Does it stink like rotten meat?
Or crust and sugar over–
like a syrupy sweet?

Maybe it just sags
like a heavy load.

Or does it explode?

And while I’ve been mostly free of festering, runny sores, and I certainly haven’t exploded, two things came to mind that I wish I had, at age 16, approached with a seize the day spirit.

Music
Besides my family and friends, making music is the most important thing in my life, and yet most of the time all I do is make music, informally, recreationally, with my family and friends. I’ve been obsessed with music since I was just about my son’s age (12), and yet I didn’t start learning guitar seriously until I graduated college. I missed the opportunity to immerse myself in music while I was young and single and free, when I could have at least had a chance to realize my dream of being in a band.

The dream is not dead and I’m still working on being in a band and performing, but it would have been a HELL of a lot easier when I was younger, and I’d be a MUCH better musician by now as well.

Travel
When I was a senior in high school I already had serious dreams about traveling and I knew other people who did as well. Backpacking through Europe, for instance, was at the top of the list…and I still haven’t done it.

Some of the other people I knew who wanted to travel made it look easy. They worked hard to save up the money and then they took off and did it, starting a pattern they’d repeat again and again for years, making their way around the globe. For six months or so, it was all work and little play, two, sometimes three jobs. But that would be followed by six months of journeying to wondrous places.

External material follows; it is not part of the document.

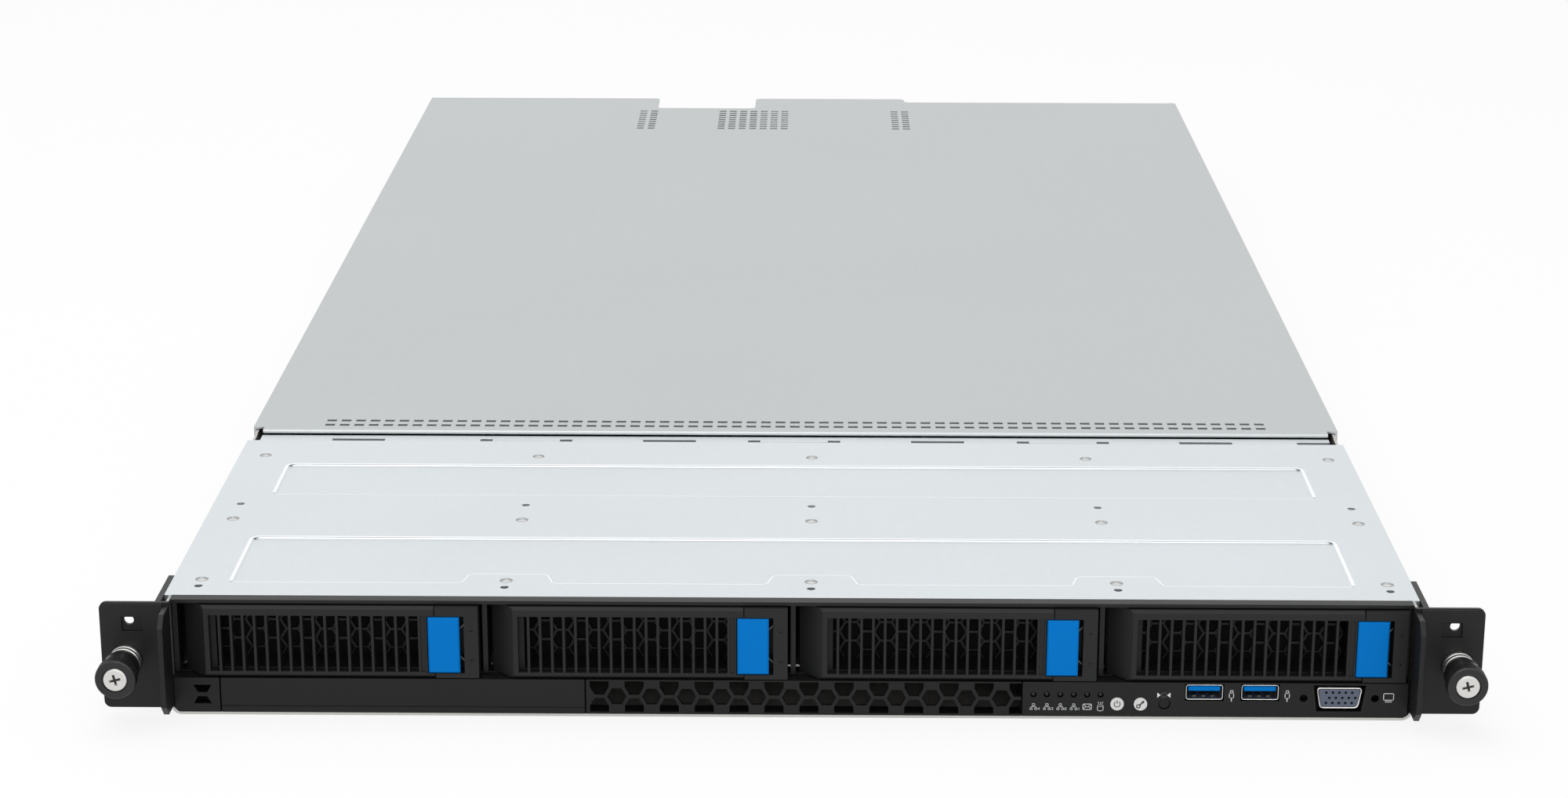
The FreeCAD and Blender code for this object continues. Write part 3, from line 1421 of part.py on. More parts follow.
riser_top = size("riser_top", 41.4)
riser_steel = size("riser_steel", 0.8)


def riser_cages():
    """Sheet brackets and upright boards that carry the expansion cards."""
    pieces = []
    along = (650.0, rear_plane - 14.0)
    for x, foot in (((-214.0, -88.5), steel), ((-24.0, 57.0), board_top)):
        top = block("riser_top", x, along, (riser_top - riser_steel, riser_top))
        side = block("riser_side", (x[0], x[0] + riser_steel), along, (foot, riser_top - 0.2))
        pieces.append(fuse("riser_bracket", [top, side]))
        board_x = x[1] - 2.1
        pieces.append(block("riser_board", (board_x, board_x + board_thick), (660.0, 790.0),
                            (board_top, riser_top - riser_steel)))
    return node(group("riser_group", pieces), "riser_cages")


# ---------------------------------------------------------------------------
# Power supplies, drawn from their own left, rear face and bottom
# ---------------------------------------------------------------------------
supply_low = size("supply_low", 1.15)
inlet_wide = size("inlet_wide", 25.0)
inlet_tall = size("inlet_tall", 17.0)
inlet_deep = size("inlet_deep", 16.0)
inlet_left = size("inlet_left", 6.5)
inlet_low = size("inlet_low", 5.0)
grille_middle = size("grille_middle", 55.0)
handle_x = size("handle_x", 33.0)
handle_reach = size("handle_reach", 24.0)
handle_thick = size("handle_thick", 2.4)
tab_x = size("tab_x", 2.2)
tab_wide = size("tab_wide", 3.0)
tab_travel = size("tab_travel", 2.0)
supply_rear = case_length - rear_step + 1.0


def supply_place(index):
    """Left side of a supply in the bay."""
    return bay_wall + 2.6 + index * supply_pitch


def power_supply(index):
    """Closed case with an inlet, a perforated fan opening and a looped handle at its rear."""
    name = f"power_supply_{index + 1}"
    body = new_body(f"{name}_body")
    case = sketch(body, "XY_Plane")
    rectangle(case, (0, supply_width), (-supply_length, 0))
    pad(body, case, supply_height)
    inlet = sketch(body, "XZ_Plane", 0.0)
    rectangle(inlet, (inlet_left, inlet_left + inlet_wide), (inlet_low, inlet_low + inlet_tall))
    pocket(body, inlet, inlet_deep, back=True)
    pins = sketch(body, "XZ_Plane", inlet_deep + 0.5)
    middle_x = inlet_left + inlet_wide / 2
    middle_z = inlet_low + inlet_tall / 2
    for shift, rise in ((-6.8, -1.6), (0.0, 2.4), (6.8, -1.6)):
        rectangle(pins, (middle_x + shift - 1.0, middle_x + shift + 1.0),
                  (middle_z + rise - 2.0, middle_z + rise + 2.0))
    pad(body, pins, inlet_deep - 2.5, back=True)
    fan = sketch(body, "XZ_Plane")
    circle(fan, grille_middle, supply_height / 2, 16.5)
    pocket(body, fan, 3.0, back=True)
    relief = sketch(body, "XZ_Plane")
    rectangle(relief, (tab_x - 1.0, tab_x + tab_wide + tab_travel + 0.2),
              (supply_height - 13.2, supply_height - 4.8))
    pocket(body, relief, 9.0, back=True)
    handle = sketch(body, "YZ_Plane", handle_x)
    low = 4.0
    high = supply_height - 4.0
    outline(handle, [
        (-0.5, low), (handle_reach - 4.0, low), (handle_reach, low + 4.0),
        (handle_reach, high - 4.0), (handle_reach - 4.0, high), (-0.5, high),
        (-0.5, high - handle_thick), (handle_reach - 5.0, high - handle_thick),
        (handle_reach - handle_thick, high - 5.0), (handle_reach - handle_thick, low + 5.0),
        (handle_reach - 5.0, low + handle_thick), (-0.5, low + handle_thick)])
    pad(body, handle, 4.0)
    return node(body, name, supply_place(index), supply_rear, supply_low)


def supply_latch(index):
    """Release tab beside the inlet, squeezed sideways, with its stem in the case."""
    name = f"power_supply_{index + 1}_latch"
    body = new_body(f"{name}_body")
    low = supply_height - 12.8
    tab = sketch(body, "XY_Plane", low)
    outline(tab, [(tab_x, -8.5), (tab_x + tab_wide - 1.2, -8.5), (tab_x + tab_wide - 1.2, 1.5),
                  (tab_x + tab_wide, 4.0), (tab_x + tab_wide, 15.0), (tab_x + tab_wide - 1.0, 17.0),
                  (tab_x + 0.4, 17.0), (tab_x, 15.0)])
    pad(body, tab, 7.6)
    return node(body, name, supply_place(index), supply_rear, supply_low)


def write_parts():
    """Check every object and each sub-part, then write one STEP file for each node."""
    doc.recompute()
    for item in doc.Objects:
        if "Invalid" in item.State or "Error" in item.State:
            raise ValueError(f"{item.Name} ({item.Label}) failed: {item.State}")
    os.makedirs("parts", exist_ok=True)
    for item in made:
        shape = item.Shape
        if shape.isNull() or not shape.isValid() or not shape.Solids:
            raise ValueError(f"{item.Label} has no valid solid")
        shape.exportStep(f"parts/{item.Label}.step")
    print(f"wrote {len(made)} sub-parts")


def build():
    """Make every sub-part of the server."""
    chassis_tray()
    front_plate()
    plate_rivets()
    lid()
    front_frame()
    drive_cage()
    backplane()
    for index in range(tray_count):
        tray_carrier(index)
        tray_lever(index)
        tray_latch(index)
        tray_spring(index)
        tray_drive(index)
    corner_piece()
    blank_panel()
    honeycomb_grille()
    control_panel()
    control_board()
    push_button("power_button", power_x, button_radius, 0.4)
    push_button("reset_button", reset_x, button_radius, 0.4)
    push_button("locate_button", locate_x, locate_radius, -0.6)
    usb_sockets()
    video_socket()
    for side, label in ((-1, "left"), (1, "right")):
        ear(side, f"{label}_ear")
        thumbscrew(side, f"{label}_thumbscrew")
    ear_covers()
    thumbscrew_ferrules()
    fan_housings()
    for index in range(fan_count):
        fan_rotor(index)
    mainboard()
    heatsink()
    memory_modules()
    rear_panel()
    slot_covers()
    rear_sockets()
    riser_cages()
    for index in range(2):
        power_supply(index)
        supply_latch(index)


build()
write_parts()
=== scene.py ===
# %% [markdown]
# # Dressing a rack server
# The construction comes in as a fixed frame: every sheet, lever and socket is already in place and
# at its real size. This lesson gives each piece its finish and adds what is too fine for the
# construction: knurling, printed symbols, pins, chips, screens and screws.

# %% Load the frame
import math

import bpy
from mathutils import Matrix, Vector


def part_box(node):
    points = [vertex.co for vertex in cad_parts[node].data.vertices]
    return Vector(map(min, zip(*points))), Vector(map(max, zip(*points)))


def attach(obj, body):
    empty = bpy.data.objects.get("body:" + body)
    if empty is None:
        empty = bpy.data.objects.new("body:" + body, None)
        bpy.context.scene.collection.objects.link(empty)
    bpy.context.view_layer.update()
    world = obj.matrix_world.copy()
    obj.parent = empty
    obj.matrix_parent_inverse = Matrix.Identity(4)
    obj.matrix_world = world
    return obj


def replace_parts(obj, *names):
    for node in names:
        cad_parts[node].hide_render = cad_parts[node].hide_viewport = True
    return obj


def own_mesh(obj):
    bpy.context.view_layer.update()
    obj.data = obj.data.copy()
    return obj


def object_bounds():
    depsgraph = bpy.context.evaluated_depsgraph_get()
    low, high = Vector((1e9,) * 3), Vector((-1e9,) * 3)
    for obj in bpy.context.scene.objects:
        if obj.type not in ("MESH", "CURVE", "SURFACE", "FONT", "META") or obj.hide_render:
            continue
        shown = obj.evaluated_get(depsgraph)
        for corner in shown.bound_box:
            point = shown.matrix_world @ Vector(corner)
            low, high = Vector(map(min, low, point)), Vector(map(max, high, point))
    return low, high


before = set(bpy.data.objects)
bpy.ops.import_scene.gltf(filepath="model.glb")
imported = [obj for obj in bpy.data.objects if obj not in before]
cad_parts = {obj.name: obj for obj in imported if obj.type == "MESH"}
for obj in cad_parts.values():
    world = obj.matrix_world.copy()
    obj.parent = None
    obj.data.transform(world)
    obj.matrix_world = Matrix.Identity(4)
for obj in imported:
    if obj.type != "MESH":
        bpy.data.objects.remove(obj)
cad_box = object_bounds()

# %% [markdown]
# Most sizes on such a machine are known in millimetres from the plane of the drive fronts, the
# face plane. One function turns them into points of the row frame, and one reads a node's box back
# in the same measure, so that what is added finds its place by the piece that it belongs to.

# %% Millimetres from the face plane
MM = 0.001
face_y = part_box("blank_panel")[0].y


def at(x, depth, z):
    """A point from millimetres: x from the middle, depth from the face plane, z from the bottom."""
    return Vector((x * MM, face_y + depth * MM, z * MM))


def extent(node):
    """Both ends of a node's box along x, depth and z, in millimetres."""
    low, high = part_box(node)
    face = Vector((0.0, face_y, 0.0))
    return [(round(a / MM, 3), round(b / MM, 3)) for a, b in zip(low - face, high - face)]


def centre(ends):
    return sum(ends) / 2


print("face plane at", round(face_y, 4), "m, lid from", extent("lid")[1], "mm behind it")

# %% [markdown]
# ## Shader sums
# A finish is easier to read as arithmetic than as a diagram. The class Wire stands for one
# socket; adding or multiplying wires makes the Math nodes. Everything else goes through
# Tree.node, which takes a node's type, its settings and what its sockets are fed with. Both the
# materials and the world are such trees.

# %% Wires and finishes
class Wire:
    """One output socket that can be used in sums."""

    def __init__(self, tree, socket):
        self.tree = tree
        self.socket = socket

    def math(self, operation, first, second):
        return self.tree.node("ShaderNodeMath", {"operation": operation}, {0: first, 1: second})

    def __add__(self, other):
        return self.math("ADD", self, other)

    def __radd__(self, other):
        return self.math("ADD", other, self)

    def __sub__(self, other):
        return self.math("SUBTRACT", self, other)

    def __rsub__(self, other):
        return self.math("SUBTRACT", other, self)

    def __mul__(self, other):
        return self.math("MULTIPLY", self, other)

    def __rmul__(self, other):
        return self.math("MULTIPLY", other, self)

    def __gt__(self, other):
        return self.math("GREATER_THAN", self, other)

    def __lt__(self, other):
        return self.math("LESS_THAN", self, other)


class Tree:
    """The nodes of a material or of the world."""

    def __init__(self, owner):
        owner.use_nodes = True
        self.nodes = owner.node_tree.nodes
        self.links = owner.node_tree.links
        self.nodes.clear()

    def feed(self, socket, value):
        if isinstance(value, Wire):
            self.links.new(value.socket, socket)
        elif socket.type == "RGBA" and len(value) == 3:
            socket.default_value = (*value, 1.0)
        else:
            socket.default_value = value

    def node(self, kind, settings=None, inputs=None, output=0):
        made = self.nodes.new(kind)
        for name, value in (settings or {}).items():
            setattr(made, name, value)
        for key, value in (inputs or {}).items():
            self.feed(made.inputs[key], value)
        return Wire(self, made.outputs[output])

    def shown(self):
        """1 where the camera looks, also by way of metal or glass, and 0 for the light's own rays."""
        rays = [self.node("ShaderNodeLightPath", output=f"Is {kind} Ray")
                for kind in ("Camera", "Glossy", "Transmission")]
        return rays[0].math("MAXIMUM", rays[0].math("MAXIMUM", rays[0], rays[1]), rays[2])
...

I was too conditioned by my parents’ financial insecurities to follow my friends’ examples. It was too risky, you see, to take off and travel with no job to return to.

I’ve since been able to manage one significant solo trip — Israel & Egypt in 1996 — as well as some great trips with the family — Mexico, Hawaii, Jamaica, Costa Rica — and there are many years and many trips to come. Yet, there won’t be the twentysomething backpack trip to Europe. More likely, it will be a fifty or sixtysomething trip, which isn’t really the same.